Nell’anno del centenario della Rivoluzione d’Ottobre, il Festival Il Cinema Ritrovato (Bologna, 24 giugno – 2 luglio 2017) ha incentrato la sua giornata clou sul regista della Rivoluzione per antonomasia, il cineasta russo Sergej Ėjzenštejn, e il suo indiscusso capolavoro, Bronenoseč Potëmkin (La Corazzata Potëmkin, 1925).
Al film è stata dedicata una conferenza d’approfondimento a cura di Naum Kleiman e Bernard Eisenschitz. Kleiman, già direttore dell’Archivio Ėjzenštejn e del Museo del Cinema di Mosca, riconosciuto unanimemente come il massimo esperto mondiale sul cineasta russo, ha condotto una raffinata analisi del linguaggio filmico eizensteiniano, ponendo in risalto, sulla scorta di materiali inediti, il montaggio “cubista” e la mise en cadre delle unità figurative del Potëmkin.
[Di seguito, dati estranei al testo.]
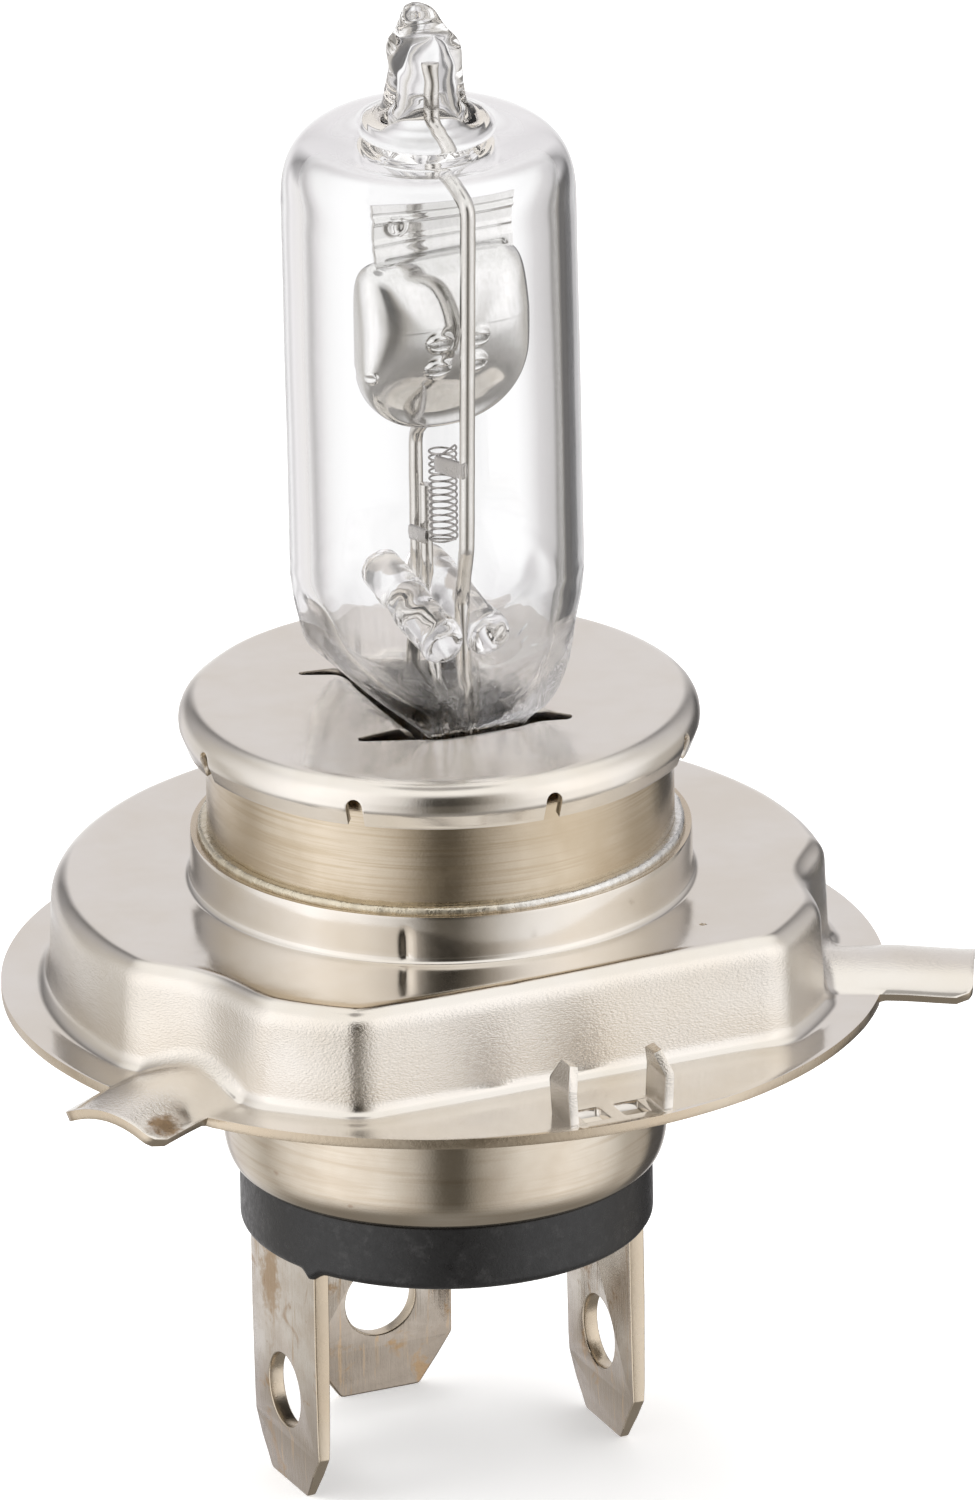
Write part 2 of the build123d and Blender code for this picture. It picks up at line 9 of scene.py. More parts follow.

Accanto all’espertissima disamina formale, ha impressionato il pubblico la lettura ermeneutica che Kleiman ha offerto del celebre film, mettendo in costellazione il suo complesso linguaggio simbolico-allegorico con una rete di contenuti dal profondo significato umanistico e finanche religioso.
Alla prestigiosa discussione del capolavoro eizensteiniano ha fatto da pendant la proiezione del film, la sera del 26 giugno nel suggestivo scenario di Piazza Maggiore, con le musiche originali di Edmund Meisel, eseguite dal vivo della Filarmonica del Teatro Comunale di Bologna sotto la direzione di Helmut Imig.
Al cospetto con l’arcigna partitura del compositore viennese – una partitura composta appositamente per la “prima” berlinese, nell’aprile 1926, e con il diretto avallo del regista – la compagine orchestrale bolognese è sembrata tuttavia non a suo agio. Fuori discussione la maestria di Imig, che della partitura di Meisel conosce ogni cluster e ogni trillo, avendola personalmente ricostruita e reinstrumentata. Eppure qualcosa non ha funzionato nella preparazione della performance. L’intelligibilità della partitura meiseliana e la minuziosa saldatura con la banda visiva che quella musica ambisce a stabilire sono state minate da palesi errori di sincronizzazione tra la componente orchestrale e la banda visiva (di cui uno clamoroso sul finire del III atto). La scena più attesa di tutto il film, la tanto celebrata “Scalinata di Odessa”, ne è uscita essa stessa smorzata e depotenziata nella sua forza espressiva. Solo una resa più che buona del finale del V atto, la “Musica delle macchine”, unita alla intrinseca bellezza del film, ha salvato una performance per il resto tutt’altro che perfetta.